Seattle activists and environmental groups have been pushing for Puget Sound Energy to end the usage of its coal power plant for years, pointing to evidence it's one of the region’s largest sources of carbon emissions. The plant already has one foot out the door; two of the plant's units are scheduled to shut down by 2022 after allegations from environmental organizations that the plant violated the federal Clean Air Act.

Environmental groups got another big win last week. State regulators approved a Puget Sound Energy settlement that sets 2027 as the end date for the utility to finish paying off the plant's debts. And that settlement marks an end to the plant's financial obligations, leaving environmentalists optimistic that the plant's shutdown will also follow.

So is the Northwest is closer than ever to a future that’s coal-free? 

Puget Sound Energy's settlement comes at a time when national demand for coal is dying. Northwest coal plants, like Idaho's North Valmy plant and Washington's Centralia plant, are scheduled to shut down within the next few years. Utilities like PSE are facing more pressure to substitute fossil fuels with clean energy. 

Doug Howell, a senior campaign representative at the Sierra Club, is optimistic about the plant’s closure by as early as 2025. He says utilities often consider the end of debt payments as the end of useful life of an asset.

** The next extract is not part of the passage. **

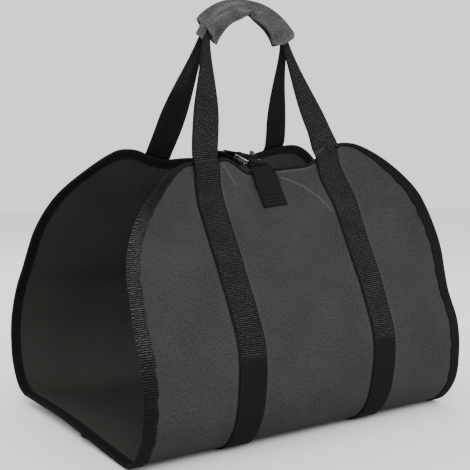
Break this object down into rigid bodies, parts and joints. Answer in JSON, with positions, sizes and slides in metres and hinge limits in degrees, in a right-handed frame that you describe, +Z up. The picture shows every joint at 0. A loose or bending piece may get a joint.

The Colstrip coal plant emits 15 to 17 millions tons of of Washington's yearly 100 million tons of carbon emissions, Howell says, and its end would be for the best.

"When the whole thing retires, that will be the single largest greenhouse gas reduction ever achieved in the Northwest,” Howell said.  

But shutting down the coal plant's remaining two units would need an agreement by the plant's six owners—they haven't agreed to that shutdown, as pro-coal advocacy groups like the town’s grassroots Colstrip United have been quick to point out. And a PSE official said the utility hasn't made plans to replace Colstrip plant's units with another kind of energy. 

What happens to the city of Colstrip itself? The settlement—which involves PSE, environmental groups, the state of Montana, and other parties—also allocates $10 million to the "transition" of Colstrip’s community. That could include economic development and job training, though the details haven't yet been determined, according to PSE. 

Mayor Williams says that while $10 million is hardly equal to what the town has economically reaped for PSE over the years—and he doesn't know where it will actually go—he hopes the funds will help maintain the city's infrastructure in the absence of coal. He's been prepared for its potential shutdown since last year's announcement that two of the plant's units will be gone.

The issue has already been on his mind since last year’s announcement of a shutdown date for the first half of the plant. The loss of those two units alone will be a huge economic for the small town, hundreds of whom are employed through coal, Williams says. 

Part of the frustration for Williams is the disconnect between Bellevue-based PSE and Colstrip. PSE has never met with the Colstrip community or asked them about their needs, he says.

Colstrip won’t be the first town learning to navigate a life after coal if its plant ends up shutting down. Other once coal-dependent towns have been forced to forge new futures for themselves, and Howell says he’d like to see the $10 million put toward a cleaner future for the Montana community.

Moving forward, Sierra Club spokesperson Caleb Heeringa says the group seeks “a more firm commitment from PSE that they won’t be spending any more money" on the power plant's remaining two units. If the Colstrip coal plant shuts down, Heeringa and Howell say it could lead to the end of coal usage in the Pacific Northwest, continuing its slow process of being phased out as an energy source.

"[Coal]'s just way too expensive to run compared to what the alternatives are," he said. "It's going to have a ripple effect."